[Rows from a dataset]
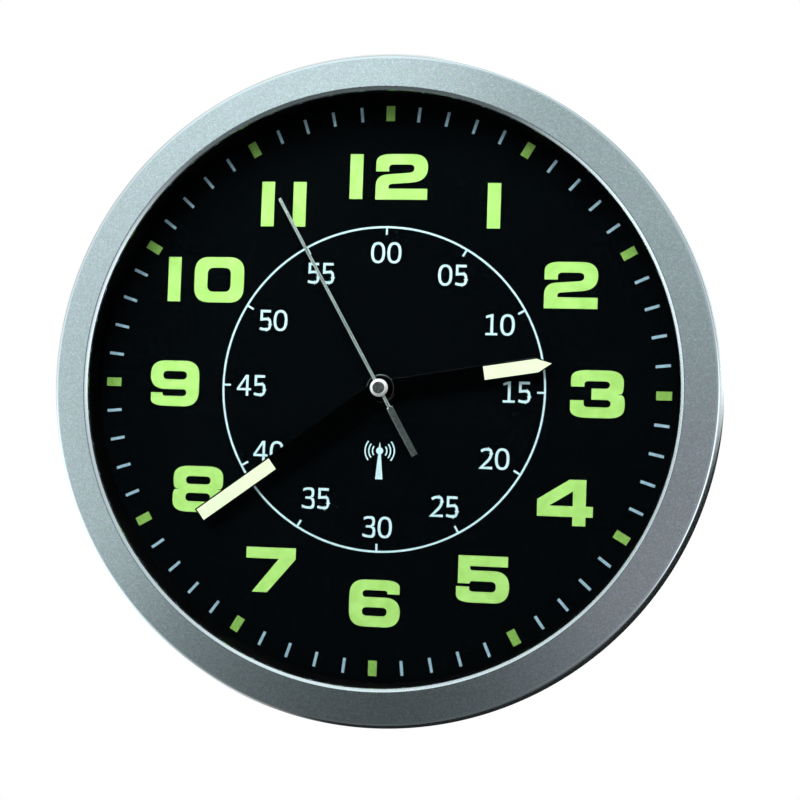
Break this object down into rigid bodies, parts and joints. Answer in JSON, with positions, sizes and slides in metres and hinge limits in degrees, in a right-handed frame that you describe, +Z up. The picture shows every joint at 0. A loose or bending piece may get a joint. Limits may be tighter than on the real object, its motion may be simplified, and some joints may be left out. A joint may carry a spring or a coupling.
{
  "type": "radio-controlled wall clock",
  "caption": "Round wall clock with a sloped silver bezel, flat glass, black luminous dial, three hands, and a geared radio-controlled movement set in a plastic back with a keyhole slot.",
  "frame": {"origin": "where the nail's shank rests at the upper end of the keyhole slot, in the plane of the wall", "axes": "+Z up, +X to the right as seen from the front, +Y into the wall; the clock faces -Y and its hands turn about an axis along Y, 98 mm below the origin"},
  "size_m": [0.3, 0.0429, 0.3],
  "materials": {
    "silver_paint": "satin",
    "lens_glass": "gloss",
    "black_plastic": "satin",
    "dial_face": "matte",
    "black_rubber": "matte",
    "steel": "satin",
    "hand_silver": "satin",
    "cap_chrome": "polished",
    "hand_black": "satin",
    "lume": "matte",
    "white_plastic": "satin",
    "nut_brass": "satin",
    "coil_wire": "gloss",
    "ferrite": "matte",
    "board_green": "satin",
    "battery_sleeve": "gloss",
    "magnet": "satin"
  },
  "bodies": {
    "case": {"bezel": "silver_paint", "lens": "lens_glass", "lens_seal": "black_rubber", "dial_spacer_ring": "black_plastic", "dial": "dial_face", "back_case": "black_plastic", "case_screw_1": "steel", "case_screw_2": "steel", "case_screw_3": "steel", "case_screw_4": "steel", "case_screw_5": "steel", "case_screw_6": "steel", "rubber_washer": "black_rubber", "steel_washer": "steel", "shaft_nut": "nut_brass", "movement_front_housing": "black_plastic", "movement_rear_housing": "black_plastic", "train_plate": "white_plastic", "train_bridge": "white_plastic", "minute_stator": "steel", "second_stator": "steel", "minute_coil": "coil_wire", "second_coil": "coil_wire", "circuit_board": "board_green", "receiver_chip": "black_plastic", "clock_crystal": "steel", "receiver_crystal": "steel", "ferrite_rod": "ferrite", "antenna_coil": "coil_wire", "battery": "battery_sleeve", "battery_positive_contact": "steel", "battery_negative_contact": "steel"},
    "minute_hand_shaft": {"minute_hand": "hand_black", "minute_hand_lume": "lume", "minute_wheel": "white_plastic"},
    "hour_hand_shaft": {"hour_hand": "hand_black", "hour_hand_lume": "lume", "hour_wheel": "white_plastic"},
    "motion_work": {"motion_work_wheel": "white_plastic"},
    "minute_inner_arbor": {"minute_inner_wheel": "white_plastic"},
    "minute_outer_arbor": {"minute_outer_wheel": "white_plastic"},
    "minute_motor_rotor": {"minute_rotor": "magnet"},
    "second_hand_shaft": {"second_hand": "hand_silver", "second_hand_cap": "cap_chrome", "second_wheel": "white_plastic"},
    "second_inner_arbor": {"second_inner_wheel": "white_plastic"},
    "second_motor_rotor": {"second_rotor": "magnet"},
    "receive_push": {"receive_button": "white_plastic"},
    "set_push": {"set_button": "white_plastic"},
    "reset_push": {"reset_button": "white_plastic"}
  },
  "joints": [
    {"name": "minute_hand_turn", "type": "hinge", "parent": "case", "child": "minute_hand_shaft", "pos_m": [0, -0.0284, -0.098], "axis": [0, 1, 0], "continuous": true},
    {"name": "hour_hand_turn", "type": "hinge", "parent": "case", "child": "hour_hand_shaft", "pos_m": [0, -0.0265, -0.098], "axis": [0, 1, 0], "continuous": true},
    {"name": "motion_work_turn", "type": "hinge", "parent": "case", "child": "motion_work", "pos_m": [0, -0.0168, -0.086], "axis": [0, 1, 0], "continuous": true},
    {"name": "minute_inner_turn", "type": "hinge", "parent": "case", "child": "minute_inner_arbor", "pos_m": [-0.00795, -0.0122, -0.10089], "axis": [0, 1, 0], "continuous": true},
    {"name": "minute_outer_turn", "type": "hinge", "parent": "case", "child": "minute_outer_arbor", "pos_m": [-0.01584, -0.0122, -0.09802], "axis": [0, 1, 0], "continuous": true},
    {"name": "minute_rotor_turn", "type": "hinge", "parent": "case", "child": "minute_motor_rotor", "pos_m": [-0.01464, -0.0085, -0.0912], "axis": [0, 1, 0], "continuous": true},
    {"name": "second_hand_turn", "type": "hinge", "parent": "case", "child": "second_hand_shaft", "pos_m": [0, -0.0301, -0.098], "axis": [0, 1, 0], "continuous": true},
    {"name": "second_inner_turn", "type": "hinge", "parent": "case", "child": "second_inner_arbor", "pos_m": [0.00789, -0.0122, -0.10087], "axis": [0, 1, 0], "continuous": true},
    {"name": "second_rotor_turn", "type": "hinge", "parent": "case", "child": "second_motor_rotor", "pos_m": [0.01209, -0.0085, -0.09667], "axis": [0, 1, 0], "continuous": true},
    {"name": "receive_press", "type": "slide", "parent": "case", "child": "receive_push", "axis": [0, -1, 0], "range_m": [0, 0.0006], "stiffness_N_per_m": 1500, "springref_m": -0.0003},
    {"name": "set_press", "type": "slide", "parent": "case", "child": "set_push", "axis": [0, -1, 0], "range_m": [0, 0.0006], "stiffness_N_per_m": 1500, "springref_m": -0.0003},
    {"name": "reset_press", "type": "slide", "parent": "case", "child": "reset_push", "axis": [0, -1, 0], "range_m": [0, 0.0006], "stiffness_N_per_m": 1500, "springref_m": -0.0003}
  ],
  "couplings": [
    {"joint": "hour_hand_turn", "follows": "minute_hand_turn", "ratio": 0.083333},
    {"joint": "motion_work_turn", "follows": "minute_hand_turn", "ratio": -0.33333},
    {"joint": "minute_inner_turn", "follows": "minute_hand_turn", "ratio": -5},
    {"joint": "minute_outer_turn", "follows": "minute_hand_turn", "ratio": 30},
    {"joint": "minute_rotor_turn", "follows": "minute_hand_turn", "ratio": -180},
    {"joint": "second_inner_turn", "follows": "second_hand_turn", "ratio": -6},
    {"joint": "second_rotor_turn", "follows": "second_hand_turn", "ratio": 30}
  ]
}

--

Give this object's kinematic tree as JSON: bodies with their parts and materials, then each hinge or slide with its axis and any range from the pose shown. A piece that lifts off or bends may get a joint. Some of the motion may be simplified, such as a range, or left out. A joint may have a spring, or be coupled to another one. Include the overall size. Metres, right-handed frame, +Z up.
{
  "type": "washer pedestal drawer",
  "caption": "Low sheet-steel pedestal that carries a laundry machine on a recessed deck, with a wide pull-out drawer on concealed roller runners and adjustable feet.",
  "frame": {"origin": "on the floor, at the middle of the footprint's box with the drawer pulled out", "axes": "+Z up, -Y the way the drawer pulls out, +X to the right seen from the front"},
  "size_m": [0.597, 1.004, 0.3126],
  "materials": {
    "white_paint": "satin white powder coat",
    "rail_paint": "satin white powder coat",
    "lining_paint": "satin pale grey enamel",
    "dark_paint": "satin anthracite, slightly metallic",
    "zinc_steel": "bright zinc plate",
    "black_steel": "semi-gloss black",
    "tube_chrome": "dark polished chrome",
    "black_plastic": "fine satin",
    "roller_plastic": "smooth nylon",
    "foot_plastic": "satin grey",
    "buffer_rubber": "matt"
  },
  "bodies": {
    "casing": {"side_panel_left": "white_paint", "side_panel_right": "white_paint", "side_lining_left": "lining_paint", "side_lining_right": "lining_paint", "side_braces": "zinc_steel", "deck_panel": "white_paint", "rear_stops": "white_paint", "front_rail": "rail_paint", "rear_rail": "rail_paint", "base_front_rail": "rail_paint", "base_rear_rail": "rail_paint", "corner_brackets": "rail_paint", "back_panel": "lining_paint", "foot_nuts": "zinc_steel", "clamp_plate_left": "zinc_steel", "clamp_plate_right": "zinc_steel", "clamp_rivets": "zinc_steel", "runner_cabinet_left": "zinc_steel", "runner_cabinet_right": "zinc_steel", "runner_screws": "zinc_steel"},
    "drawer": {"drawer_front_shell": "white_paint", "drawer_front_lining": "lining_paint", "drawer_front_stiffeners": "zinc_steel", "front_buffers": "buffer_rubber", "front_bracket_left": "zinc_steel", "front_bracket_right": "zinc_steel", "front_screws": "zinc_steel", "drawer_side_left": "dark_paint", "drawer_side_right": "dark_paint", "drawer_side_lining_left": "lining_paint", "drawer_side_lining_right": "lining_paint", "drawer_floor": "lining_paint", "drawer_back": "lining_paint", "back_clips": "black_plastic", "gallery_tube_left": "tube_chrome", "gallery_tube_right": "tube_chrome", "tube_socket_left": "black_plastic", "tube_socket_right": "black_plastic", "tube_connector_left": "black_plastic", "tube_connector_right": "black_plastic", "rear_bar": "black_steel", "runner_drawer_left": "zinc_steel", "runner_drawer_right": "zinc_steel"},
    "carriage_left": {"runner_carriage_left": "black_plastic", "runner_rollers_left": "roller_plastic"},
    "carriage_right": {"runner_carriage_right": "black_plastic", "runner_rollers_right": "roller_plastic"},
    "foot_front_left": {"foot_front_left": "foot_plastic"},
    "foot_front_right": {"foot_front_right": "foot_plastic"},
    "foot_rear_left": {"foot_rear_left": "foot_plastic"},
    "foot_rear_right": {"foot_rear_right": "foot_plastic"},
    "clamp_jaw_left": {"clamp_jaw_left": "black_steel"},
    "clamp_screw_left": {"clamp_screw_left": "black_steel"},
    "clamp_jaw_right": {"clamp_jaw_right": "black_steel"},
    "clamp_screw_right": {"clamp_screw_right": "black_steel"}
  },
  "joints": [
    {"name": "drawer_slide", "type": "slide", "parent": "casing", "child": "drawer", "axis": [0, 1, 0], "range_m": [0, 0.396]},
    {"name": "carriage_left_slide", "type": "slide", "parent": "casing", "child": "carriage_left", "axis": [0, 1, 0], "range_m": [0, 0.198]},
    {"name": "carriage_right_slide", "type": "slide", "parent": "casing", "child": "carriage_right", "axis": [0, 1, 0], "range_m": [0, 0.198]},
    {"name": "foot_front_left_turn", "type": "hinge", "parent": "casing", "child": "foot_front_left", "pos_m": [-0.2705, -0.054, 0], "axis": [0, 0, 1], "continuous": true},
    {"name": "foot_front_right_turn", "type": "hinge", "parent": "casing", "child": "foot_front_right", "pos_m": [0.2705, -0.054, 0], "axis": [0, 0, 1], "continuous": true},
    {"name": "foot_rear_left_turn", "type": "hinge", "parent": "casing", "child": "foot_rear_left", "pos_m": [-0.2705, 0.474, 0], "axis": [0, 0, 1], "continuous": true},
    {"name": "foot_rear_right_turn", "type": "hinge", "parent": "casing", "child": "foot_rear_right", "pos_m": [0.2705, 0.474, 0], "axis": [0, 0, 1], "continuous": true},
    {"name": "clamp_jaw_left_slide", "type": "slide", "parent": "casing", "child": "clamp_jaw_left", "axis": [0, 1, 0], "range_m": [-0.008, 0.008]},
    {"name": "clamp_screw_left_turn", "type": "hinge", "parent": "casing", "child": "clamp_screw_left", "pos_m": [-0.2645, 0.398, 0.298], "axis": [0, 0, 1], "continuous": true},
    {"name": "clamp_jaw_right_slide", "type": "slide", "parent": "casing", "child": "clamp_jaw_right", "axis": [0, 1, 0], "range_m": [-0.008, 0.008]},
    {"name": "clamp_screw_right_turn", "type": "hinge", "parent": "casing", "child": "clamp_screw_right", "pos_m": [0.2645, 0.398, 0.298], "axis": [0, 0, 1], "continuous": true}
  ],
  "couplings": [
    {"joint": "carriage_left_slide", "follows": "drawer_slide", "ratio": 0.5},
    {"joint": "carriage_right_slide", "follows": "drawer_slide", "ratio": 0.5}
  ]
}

▸ Short task
Examine the records and pull out every line where the string "that" occurs.

▸ Full solution
Break this object down into rigid bodies, parts and joints. Answer in JSON, with positions, sizes and slides in metres and hinge limits in degrees, in a right-handed frame that you describe, +Z up. The picture shows every joint at 0. A loose or bending piece may get a joint. Limits may be tighter than on the real object, its motion may be simplified, and some joints may be left out. A joint may carry a spring or a coupling.
Give this object's kinematic tree as JSON: bodies with their parts and materials, then each hinge or slide with its axis and any range from the pose shown. A piece that lifts off or bends may get a joint. Some of the motion may be simplified, such as a range, or left out. A joint may have a spring, or be coupled to another one. Include the overall size. Metres, right-handed frame, +Z up.
  "caption": "Low sheet-steel pedestal that carries a laundry machine on a recessed deck, with a wide pull-out drawer on concealed roller runners and adjustable feet.",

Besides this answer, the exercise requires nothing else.